24 Frames: Epilogue

My life at the movies in 24 Frames:

1. I had to go beyond the local multiplexes or, in fact, any theater to stumble across a movie that, for the first time, expanded my idea of what one could be and also feel like it was somehow made just for me.

2. A glimpse into another world: a bridge between what I liked in my youth and what I would love as a grownup when I eventually worked at a cinema myself.

3. I left the movie feeling blown away by the story, thinking I had never seen anything like it before; now I understand that it was the depiction of a foreign culture that was new to me.

4. It made a seismic impact on my taste and notion of what the world had to offer to someone my age. I was getting closer to leaving those suburban multiplexes and my heretofore provincial worldview (mostly) behind.

5. This notion of a fine line separating life and art was on my mind as I prepared for a major change in my own life and the role art would play in it.

6. It was a film asking its viewers to consider whether the desire to be “safe” was to simply crave comfort or inevitably give oneself over to fear.

7. The thrill of discovery, of opening those new doors encouraging me to pursue Film Studies, vindicating that leap of faith I took in making film central in my life.

8. No matter who or what we are, we look for representation in popular art, to see people onscreen who are recognizable, even similar to us, finding someone we can relate to and that the rest of the culture can also see.

9. I still fondly recall how I got to see it for the first time, but what’s important is not how I saw it, but that I saw it and can still watch it again and again, no matter where I can find it.

10. What if, like real life with all of its nuances and contradictions, a work of art subsisted somewhere in between fiction and nonfiction? What about those filmmakers whose work tends to fall into such margins?

11. How nearly overstimulated yet satiated I felt while piecing together images and sounds, the ways they informed and occasionally contrasted against each other and how tension accumulated throughout, reaching a breaking point only to find an unlikely release at the end.

12. A panorama to fearlessly explore connections between dreams, reality and the movies, not to mention all of the wicked, sublime and terrifying possibilities that surface as they overlap.

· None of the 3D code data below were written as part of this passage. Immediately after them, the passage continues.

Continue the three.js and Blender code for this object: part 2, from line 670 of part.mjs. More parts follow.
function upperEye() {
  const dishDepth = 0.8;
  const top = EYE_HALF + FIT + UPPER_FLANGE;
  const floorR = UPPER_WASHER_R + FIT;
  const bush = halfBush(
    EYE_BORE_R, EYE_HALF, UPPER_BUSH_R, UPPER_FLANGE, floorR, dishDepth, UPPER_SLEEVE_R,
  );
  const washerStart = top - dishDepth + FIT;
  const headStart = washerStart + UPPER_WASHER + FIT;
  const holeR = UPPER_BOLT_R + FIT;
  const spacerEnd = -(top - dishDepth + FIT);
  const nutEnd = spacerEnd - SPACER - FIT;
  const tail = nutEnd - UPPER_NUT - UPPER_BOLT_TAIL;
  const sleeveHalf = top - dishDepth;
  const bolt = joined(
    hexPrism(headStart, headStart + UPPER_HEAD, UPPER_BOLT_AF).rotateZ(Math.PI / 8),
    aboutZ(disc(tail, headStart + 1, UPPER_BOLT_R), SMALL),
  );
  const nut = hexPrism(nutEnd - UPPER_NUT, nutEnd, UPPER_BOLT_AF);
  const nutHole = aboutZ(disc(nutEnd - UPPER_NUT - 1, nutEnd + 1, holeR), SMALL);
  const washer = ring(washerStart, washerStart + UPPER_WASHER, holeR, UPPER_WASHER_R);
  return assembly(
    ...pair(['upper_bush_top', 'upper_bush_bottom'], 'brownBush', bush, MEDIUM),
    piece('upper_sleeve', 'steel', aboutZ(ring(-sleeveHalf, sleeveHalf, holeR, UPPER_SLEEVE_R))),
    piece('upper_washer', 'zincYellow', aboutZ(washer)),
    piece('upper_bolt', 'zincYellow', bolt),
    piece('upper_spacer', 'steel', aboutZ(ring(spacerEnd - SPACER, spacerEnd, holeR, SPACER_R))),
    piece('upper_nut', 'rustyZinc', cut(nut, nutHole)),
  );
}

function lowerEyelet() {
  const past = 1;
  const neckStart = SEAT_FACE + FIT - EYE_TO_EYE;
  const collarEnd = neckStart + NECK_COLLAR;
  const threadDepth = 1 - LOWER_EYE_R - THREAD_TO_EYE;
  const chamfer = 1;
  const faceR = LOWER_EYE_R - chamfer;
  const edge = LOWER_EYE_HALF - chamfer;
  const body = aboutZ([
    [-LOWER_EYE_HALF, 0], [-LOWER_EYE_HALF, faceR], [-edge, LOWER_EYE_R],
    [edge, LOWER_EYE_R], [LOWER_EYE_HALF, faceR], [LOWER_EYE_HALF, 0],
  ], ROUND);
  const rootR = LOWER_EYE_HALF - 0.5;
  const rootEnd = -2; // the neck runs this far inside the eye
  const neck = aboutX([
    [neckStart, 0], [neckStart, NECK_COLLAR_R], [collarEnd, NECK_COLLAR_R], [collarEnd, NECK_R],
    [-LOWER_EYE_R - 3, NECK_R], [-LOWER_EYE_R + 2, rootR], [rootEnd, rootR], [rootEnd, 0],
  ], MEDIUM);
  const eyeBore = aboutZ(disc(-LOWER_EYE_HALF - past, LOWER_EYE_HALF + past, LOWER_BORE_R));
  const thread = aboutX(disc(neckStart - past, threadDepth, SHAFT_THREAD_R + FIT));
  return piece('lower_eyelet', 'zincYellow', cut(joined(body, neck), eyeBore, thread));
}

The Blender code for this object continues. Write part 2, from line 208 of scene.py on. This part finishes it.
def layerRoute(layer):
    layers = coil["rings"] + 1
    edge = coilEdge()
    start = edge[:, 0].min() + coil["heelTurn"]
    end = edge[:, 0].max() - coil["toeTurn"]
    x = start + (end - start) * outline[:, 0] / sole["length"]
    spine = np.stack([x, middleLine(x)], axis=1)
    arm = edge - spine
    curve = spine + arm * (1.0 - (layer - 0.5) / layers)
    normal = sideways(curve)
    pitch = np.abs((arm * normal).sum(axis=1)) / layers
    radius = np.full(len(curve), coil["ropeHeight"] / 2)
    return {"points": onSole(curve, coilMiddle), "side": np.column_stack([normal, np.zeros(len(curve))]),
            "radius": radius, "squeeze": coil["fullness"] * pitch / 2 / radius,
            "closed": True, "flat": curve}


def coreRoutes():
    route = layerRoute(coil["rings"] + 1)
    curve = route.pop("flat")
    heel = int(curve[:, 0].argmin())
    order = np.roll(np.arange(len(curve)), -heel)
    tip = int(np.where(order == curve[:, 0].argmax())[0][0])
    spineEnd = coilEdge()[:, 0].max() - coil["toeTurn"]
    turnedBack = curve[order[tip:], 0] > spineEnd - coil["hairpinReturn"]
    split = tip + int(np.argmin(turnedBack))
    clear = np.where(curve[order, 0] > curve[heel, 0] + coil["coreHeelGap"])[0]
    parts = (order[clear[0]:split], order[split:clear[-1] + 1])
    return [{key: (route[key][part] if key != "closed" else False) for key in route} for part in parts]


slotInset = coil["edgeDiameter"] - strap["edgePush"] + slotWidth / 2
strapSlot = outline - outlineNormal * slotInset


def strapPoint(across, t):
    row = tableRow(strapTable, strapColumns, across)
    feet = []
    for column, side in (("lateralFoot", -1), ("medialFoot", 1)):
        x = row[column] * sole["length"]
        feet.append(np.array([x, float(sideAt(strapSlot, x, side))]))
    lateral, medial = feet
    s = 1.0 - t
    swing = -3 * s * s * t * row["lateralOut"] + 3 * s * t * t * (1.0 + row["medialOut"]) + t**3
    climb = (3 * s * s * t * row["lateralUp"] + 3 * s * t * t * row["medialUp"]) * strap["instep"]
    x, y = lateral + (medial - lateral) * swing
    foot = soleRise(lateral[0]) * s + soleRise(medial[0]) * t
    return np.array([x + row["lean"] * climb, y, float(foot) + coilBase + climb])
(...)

13. We revisit films for the pleasure they provide. Occasionally, we also have a sixth sense, an inclination that there’s more to glean from them than what we can discern after a single viewing.

14. For those receptive to such stillness, it can be like sitting on a bench or standing next to a wall, simply observing life play out before one’s own eyes no matter how little action occurs.

15. The question “Does anyone change?” lingers in their pauses between conservation; as much as either one would like to deny it, their body language often says otherwise.

16. That sense of camaraderie and support is really what the film is all about; it’s also what I craved and then experienced once I found my people at the movies—on both sides of the screen.

17. This past as remembered from adulthood is so colorful, vibrant and real one could almost step into the frame and feel what’s it like to be an active part of it.

18. “What is a city without its ghosts?” the director’s narration asks and it’s the film’s central thesis, lending weight to what simply could have been a kooky look at a quirky childhood.

19. Whenever I watch a film for the first time, I keep in mind how it makes me feel; the best films, however, also form a deeper connection, one that not only changes our literal view of the world but also challenges it.

20. It’s deeply affecting for it reminds us not what the story is or necessarily how it was relayed, but why it was told.

21. Whatever our aspirations may be, humans as individuals are subject to a continual evolution without end; as couples, an end only arrives when one participant or in some cases, both are no longer willing to evolve.

22. Have you ever left a movie in a daze, almost as if your entire world has shifted? Often, when the lead character has been through something over the course of the film, so have we.

23. Through all of this previously unfathomable change, films remained my refuge, my constant, my church. None of us had any idea when or even if theatres would ever reopen; streaming and physical media would have to suffice until they did.

24. Some of the best films tend to recognize this sense of a world in flux no matter how contained the narrative; the very best of them also offer new ways of viewing and comprehending it.